● **Exercise task**
Go through the data below. List every line that holds the word "code".

● **Data extract**

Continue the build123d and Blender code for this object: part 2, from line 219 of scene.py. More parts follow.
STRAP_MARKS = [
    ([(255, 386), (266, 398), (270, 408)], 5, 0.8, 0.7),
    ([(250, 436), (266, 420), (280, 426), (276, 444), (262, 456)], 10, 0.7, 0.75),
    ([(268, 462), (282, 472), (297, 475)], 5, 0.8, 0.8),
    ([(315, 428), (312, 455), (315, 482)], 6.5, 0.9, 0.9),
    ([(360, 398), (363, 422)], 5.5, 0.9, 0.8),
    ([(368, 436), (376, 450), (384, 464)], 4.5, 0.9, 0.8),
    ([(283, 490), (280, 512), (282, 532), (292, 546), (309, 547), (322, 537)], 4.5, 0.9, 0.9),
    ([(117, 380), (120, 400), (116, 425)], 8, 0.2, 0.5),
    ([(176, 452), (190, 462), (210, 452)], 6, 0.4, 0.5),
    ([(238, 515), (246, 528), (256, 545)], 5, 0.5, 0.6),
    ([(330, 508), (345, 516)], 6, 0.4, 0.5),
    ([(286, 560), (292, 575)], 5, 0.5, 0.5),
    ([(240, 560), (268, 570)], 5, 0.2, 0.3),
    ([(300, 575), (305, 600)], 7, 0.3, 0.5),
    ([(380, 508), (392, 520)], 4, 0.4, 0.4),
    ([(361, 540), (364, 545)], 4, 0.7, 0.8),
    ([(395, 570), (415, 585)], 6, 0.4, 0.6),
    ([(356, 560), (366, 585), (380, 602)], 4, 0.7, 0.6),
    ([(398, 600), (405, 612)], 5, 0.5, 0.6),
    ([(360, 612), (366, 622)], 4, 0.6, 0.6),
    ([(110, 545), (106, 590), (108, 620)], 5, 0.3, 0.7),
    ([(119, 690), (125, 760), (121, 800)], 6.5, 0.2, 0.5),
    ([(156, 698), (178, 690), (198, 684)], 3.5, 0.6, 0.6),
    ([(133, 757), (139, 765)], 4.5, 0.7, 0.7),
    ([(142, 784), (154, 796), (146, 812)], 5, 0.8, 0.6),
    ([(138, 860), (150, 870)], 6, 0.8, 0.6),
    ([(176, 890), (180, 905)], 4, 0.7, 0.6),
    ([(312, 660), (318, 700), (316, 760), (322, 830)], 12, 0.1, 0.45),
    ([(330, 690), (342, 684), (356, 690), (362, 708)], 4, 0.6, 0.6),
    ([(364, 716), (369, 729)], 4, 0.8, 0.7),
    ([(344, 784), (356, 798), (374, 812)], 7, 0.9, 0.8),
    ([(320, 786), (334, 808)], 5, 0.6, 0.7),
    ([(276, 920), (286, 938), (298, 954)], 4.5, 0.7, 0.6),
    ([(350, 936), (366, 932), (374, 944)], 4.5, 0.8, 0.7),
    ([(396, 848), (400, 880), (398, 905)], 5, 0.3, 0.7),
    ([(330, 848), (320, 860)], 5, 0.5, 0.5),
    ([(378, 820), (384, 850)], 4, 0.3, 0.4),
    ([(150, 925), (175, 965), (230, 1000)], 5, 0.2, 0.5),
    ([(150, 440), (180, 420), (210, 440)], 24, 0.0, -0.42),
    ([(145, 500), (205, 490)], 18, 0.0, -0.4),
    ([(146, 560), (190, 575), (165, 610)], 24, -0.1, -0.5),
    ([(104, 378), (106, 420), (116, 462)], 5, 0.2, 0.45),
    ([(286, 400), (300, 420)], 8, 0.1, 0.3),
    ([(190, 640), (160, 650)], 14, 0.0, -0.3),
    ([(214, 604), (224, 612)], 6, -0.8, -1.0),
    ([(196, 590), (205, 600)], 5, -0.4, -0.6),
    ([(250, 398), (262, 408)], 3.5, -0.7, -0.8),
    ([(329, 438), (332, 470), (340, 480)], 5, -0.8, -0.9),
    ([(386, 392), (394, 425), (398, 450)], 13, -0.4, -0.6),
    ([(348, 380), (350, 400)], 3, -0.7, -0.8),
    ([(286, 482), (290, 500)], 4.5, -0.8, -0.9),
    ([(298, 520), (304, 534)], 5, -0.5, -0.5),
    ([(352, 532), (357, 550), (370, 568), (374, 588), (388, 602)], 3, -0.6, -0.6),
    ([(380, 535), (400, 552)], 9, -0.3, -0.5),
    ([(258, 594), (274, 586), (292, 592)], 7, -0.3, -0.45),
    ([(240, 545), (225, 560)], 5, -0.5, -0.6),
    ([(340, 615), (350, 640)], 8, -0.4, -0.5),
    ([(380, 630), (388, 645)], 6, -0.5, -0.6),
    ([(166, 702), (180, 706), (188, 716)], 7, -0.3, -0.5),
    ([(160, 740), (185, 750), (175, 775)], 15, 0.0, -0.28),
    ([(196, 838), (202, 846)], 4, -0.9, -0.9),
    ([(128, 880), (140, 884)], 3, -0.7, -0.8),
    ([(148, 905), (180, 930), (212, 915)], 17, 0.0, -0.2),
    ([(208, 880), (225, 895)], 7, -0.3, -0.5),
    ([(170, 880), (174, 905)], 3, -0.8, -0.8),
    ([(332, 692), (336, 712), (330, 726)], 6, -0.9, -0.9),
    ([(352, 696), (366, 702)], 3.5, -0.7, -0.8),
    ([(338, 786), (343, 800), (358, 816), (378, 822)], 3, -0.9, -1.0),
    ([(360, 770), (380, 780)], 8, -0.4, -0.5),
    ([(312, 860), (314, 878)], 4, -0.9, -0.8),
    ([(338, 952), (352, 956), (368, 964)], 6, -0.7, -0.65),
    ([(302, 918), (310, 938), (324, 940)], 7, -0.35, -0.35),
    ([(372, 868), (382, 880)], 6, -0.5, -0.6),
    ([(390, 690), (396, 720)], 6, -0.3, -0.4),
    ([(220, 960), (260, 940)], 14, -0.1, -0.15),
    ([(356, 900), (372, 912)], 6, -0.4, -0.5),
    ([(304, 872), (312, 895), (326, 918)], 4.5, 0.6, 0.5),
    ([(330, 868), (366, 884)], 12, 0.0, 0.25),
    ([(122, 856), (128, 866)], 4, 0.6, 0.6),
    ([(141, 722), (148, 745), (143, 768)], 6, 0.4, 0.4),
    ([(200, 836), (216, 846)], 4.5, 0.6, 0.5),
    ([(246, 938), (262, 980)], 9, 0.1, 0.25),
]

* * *

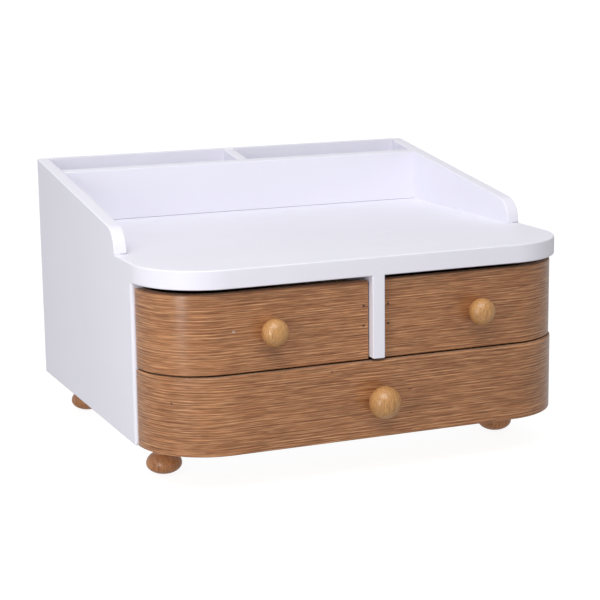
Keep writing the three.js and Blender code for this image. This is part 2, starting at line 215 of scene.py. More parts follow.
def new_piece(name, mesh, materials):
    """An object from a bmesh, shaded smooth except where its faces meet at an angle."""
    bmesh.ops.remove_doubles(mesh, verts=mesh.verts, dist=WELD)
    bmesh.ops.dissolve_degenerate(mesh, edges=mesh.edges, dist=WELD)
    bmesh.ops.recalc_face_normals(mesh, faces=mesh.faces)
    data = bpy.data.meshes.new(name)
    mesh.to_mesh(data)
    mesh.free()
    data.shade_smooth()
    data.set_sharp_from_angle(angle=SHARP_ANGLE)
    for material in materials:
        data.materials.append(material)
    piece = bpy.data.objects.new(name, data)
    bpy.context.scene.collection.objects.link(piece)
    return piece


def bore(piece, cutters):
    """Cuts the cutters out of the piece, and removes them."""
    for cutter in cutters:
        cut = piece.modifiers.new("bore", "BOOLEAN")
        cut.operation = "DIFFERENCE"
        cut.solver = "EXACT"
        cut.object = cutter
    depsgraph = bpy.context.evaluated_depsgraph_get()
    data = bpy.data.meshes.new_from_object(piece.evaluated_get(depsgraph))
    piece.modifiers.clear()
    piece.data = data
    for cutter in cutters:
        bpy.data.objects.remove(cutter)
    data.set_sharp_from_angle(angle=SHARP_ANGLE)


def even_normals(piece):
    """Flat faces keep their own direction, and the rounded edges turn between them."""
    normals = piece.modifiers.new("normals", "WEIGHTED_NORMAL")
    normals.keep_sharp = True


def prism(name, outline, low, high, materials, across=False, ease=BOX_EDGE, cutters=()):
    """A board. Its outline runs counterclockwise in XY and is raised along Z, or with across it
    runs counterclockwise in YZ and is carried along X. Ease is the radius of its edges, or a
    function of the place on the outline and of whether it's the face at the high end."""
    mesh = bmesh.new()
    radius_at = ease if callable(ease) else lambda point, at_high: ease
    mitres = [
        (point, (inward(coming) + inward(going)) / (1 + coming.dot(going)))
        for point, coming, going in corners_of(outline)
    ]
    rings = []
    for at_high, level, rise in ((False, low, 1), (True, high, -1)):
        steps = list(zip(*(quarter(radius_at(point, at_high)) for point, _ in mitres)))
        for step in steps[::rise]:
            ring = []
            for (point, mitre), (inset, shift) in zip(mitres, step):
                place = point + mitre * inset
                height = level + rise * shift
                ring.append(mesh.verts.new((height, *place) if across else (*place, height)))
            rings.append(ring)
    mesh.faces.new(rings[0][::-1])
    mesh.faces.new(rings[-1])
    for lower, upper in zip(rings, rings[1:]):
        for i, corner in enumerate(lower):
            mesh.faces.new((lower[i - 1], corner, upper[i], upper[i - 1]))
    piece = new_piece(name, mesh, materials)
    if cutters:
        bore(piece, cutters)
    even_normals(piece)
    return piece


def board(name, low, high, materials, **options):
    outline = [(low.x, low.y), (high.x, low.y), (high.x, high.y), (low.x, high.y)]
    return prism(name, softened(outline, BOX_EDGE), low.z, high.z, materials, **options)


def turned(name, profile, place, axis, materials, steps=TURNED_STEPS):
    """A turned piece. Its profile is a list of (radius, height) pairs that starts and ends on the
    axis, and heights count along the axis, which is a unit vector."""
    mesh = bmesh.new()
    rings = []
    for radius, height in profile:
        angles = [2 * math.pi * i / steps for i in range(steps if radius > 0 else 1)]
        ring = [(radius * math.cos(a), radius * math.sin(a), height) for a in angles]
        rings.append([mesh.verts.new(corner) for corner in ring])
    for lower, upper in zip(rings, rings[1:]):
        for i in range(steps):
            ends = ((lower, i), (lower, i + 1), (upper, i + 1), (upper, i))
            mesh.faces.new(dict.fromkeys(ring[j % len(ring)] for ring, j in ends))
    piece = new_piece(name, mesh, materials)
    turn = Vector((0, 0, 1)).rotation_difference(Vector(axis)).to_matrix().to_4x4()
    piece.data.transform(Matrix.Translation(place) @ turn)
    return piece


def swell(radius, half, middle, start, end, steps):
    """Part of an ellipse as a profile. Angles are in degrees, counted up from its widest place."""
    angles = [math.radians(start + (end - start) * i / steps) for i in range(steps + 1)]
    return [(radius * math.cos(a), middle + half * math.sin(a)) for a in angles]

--

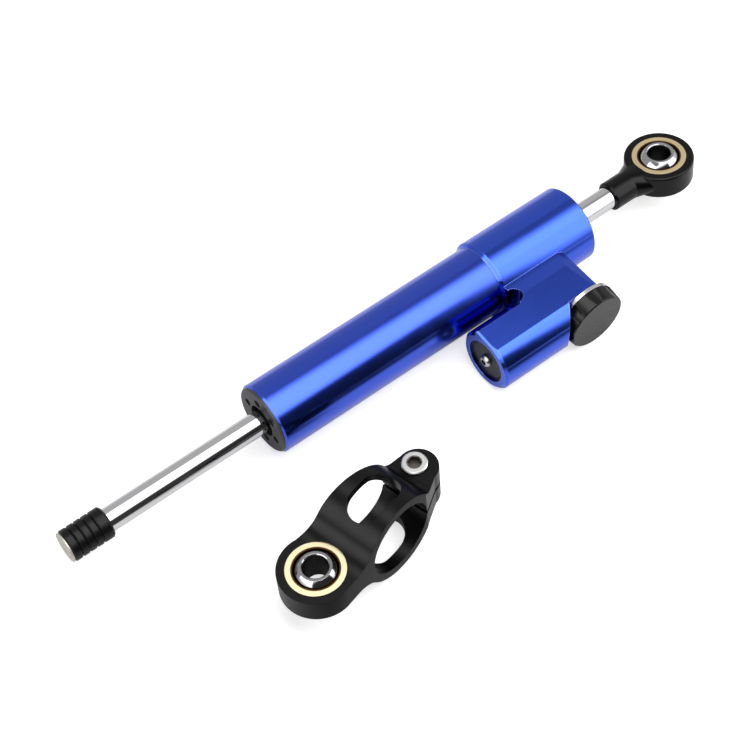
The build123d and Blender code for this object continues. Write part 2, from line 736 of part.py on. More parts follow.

● **Answer**
Continue the build123d and Blender code for this object: part 2, from line 219 of scene.py. More parts follow.
Keep writing the three.js and Blender code for this image. This is part 2, starting at line 215 of scene.py. More parts follow.
The build123d and Blender code for this object continues. Write part 2, from line 736 of part.py on. More parts follow.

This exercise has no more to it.